2008年6月13日金曜日

戦時日本の国民意識


玉井清編 慶応義塾大学出版会
本体4600円 2008年1月発行

写真週報は内閣情報部編集で1938年に2月に創刊され、1945年7月の374号まで発行された写真週刊誌です。20ページ前後のグラフ誌が10銭で売られ、最盛期には40万部程度が発行されたそうです。

本書には、「国策グラフ誌『写真週報』とその時代」というサブタイトルが付いています。本書はこの写真週報を通して、食糧問題、民間防空、戦局報道、対英米ドイツ観など、様々なテーマについて11人が論じています。

450ページほどの本書ですが、読み通してみて新たな発見があったという感じはほとんど受けませんでした。国策グラフ誌の分析ですから、予想された通りの議論しかできなかったんだろうという印象で、あまり述べるべき感想もありません。
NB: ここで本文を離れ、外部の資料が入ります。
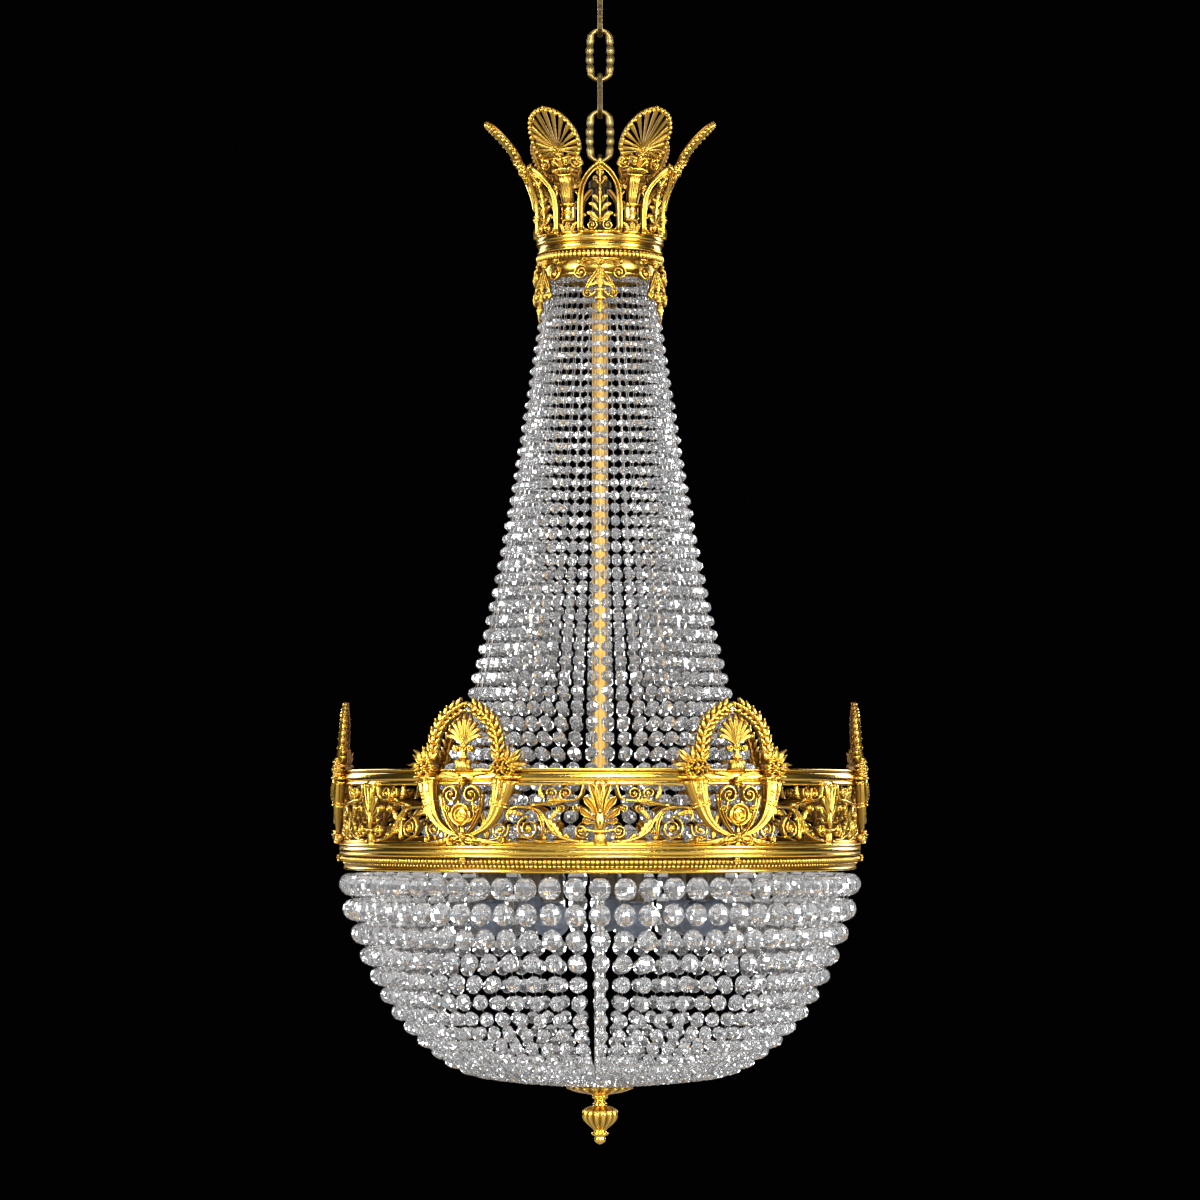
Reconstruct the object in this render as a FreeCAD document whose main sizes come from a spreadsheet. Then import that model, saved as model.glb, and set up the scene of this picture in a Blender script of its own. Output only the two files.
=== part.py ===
import FreeCAD, Part

# Crystal basket chandelier. From the top: a chain, a gilt crown of arches and palmettes, a tent of bead
# strands round the stem, a pierced ring with cartouches, and a bowl of bead strands under nine lamps.
# Millimetres. The origin is where the ceiling hook carries the first chain link, +Z is up and the
# front is -Y. A "drop" is a depth below the hook. Ornament is drawn in the front view, as u across
# and v up, and cut out of a curved wall.

import math
import os

import Sketcher
from FreeCAD import Placement, Rotation, Vector

# ---------------------------------------------------------------- driving dimensions

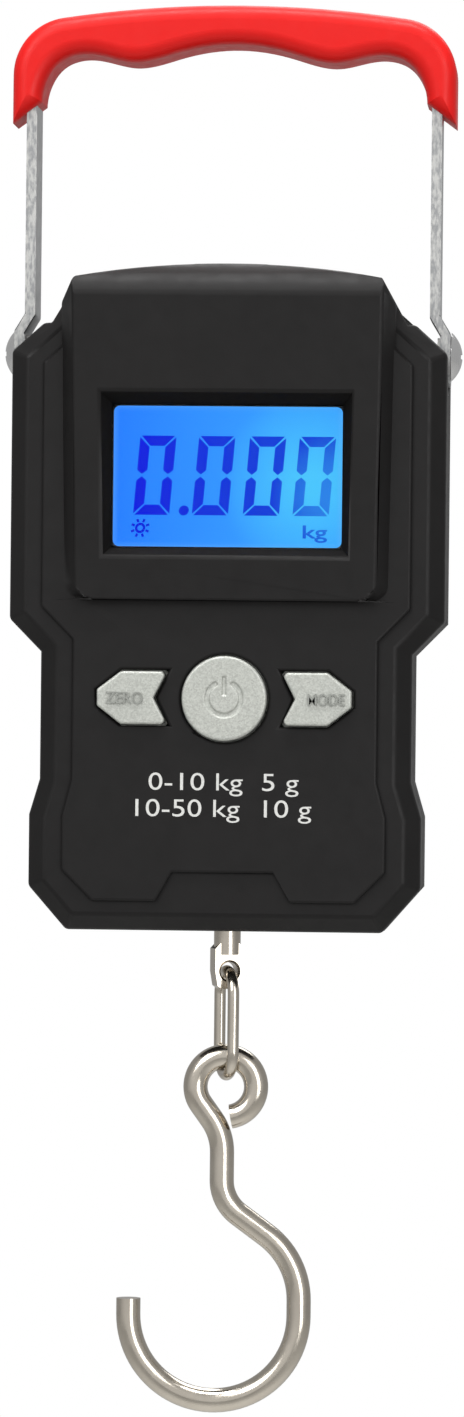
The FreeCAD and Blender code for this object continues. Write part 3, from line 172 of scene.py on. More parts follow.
def lcd_glass_backlit():
    """Twisted-nematic glass over a blue backlight: brightest towards one end, pale round the rim."""
    material, tree, shader, spot = begin("lcd_glass_backlit", "#061a3c", Roughness=0.25,
                                         Specular_IOR_Level=0.05, Emission_Strength=1.0)
    low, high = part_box("lcd_panel")
    middle = (low + high) / 2 / MM
    place = add(tree, "ShaderNodeSeparateXYZ", {"Vector": spot})
    hot = add(tree, "ShaderNodeVectorMath", {0: spot, 1: (13.5, middle.y, middle.z - 1.0)},
              operation="DISTANCE")
    pool = spread(tree, hot.outputs["Value"], 1.0, 0.0, band=(2.0, 15.0))
    across = spread(tree, place.outputs["X"], 0.0, 1.0, band=(-18.5, 8.0))
    ground = add(tree, "ShaderNodeMix", {0: across, 6: colour("#2580ff"), 7: colour("#38a0ff")},
                 data_type="RGBA")
    warm = add(tree, "ShaderNodeMix", {0: pool, 6: ground.outputs[2], 7: colour("#4cc8fb")}, data_type="RGBA")
    # The rim scatters the backlight over the last millimetre.
    out_x = add(tree, "ShaderNodeMath", {0: place.outputs["X"]}, operation="ABSOLUTE")
    up = add(tree, "ShaderNodeMath", {0: place.outputs["Z"], 1: middle.z}, operation="SUBTRACT")
    out_z = add(tree, "ShaderNodeMath", {0: up.outputs[0]}, operation="ABSOLUTE")
    rim_x = spread(tree, out_x.outputs[0], 0.0, 1.0, band=(17.7, 18.7))
    rim_z = spread(tree, out_z.outputs[0], 0.0, 1.0, band=(10.6, 11.6))
    rim = add(tree, "ShaderNodeMath", {0: rim_x, 1: rim_z}, operation="MAXIMUM")
    glow = add(tree, "ShaderNodeMath", {0: rim.outputs[0], 1: 0.35}, operation="MULTIPLY")
    lit = add(tree, "ShaderNodeMix", {0: glow.outputs[0], 6: warm.outputs[2], 7: colour("#6ab8ff")},
              data_type="RGBA")
    tree.links.new(lit.outputs[2], shader.inputs["Emission Color"])
    only_seen_directly(tree, shader)
    return material


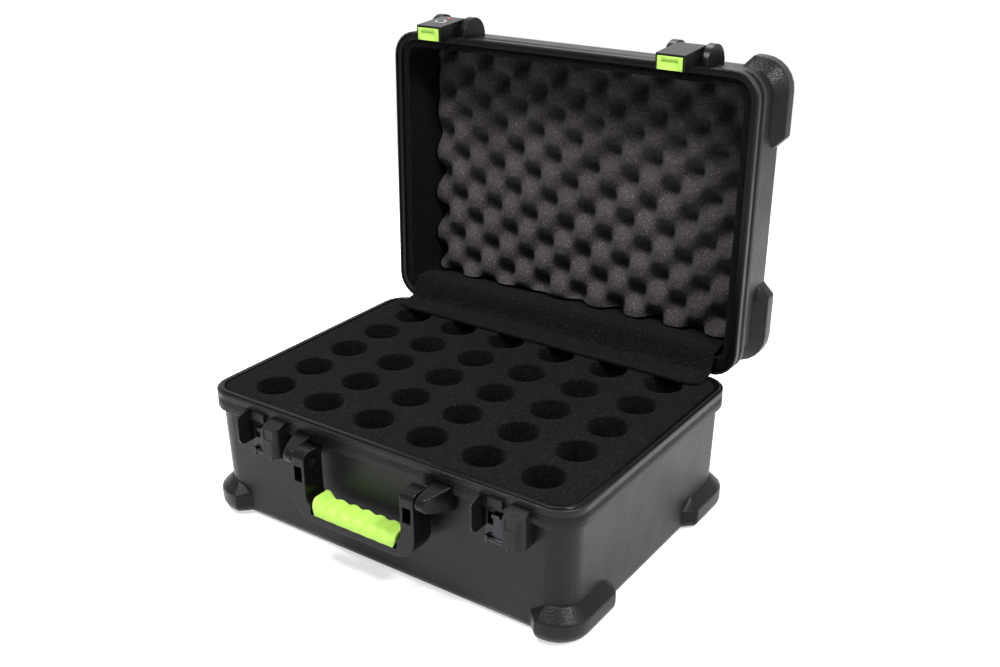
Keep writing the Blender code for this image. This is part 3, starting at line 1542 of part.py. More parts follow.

また、グラフ誌の分析ですので、その論拠を示すため本書には『写真週報』から図版が多数引用されています。で、その図版が小さくて細部まで読み込めない物が多数なのが、本書の欠点の一つです。ページ数の制約があるので引用図版が小さくなってしまったのでしょうが、各章の筆者が本として刷り上がった時のことまで考えずにたくさん図を入れようとしているからこうなったのだろうと思います。第一章は比較的この欠点を免れているので、工夫の使用はあったはずなのですが。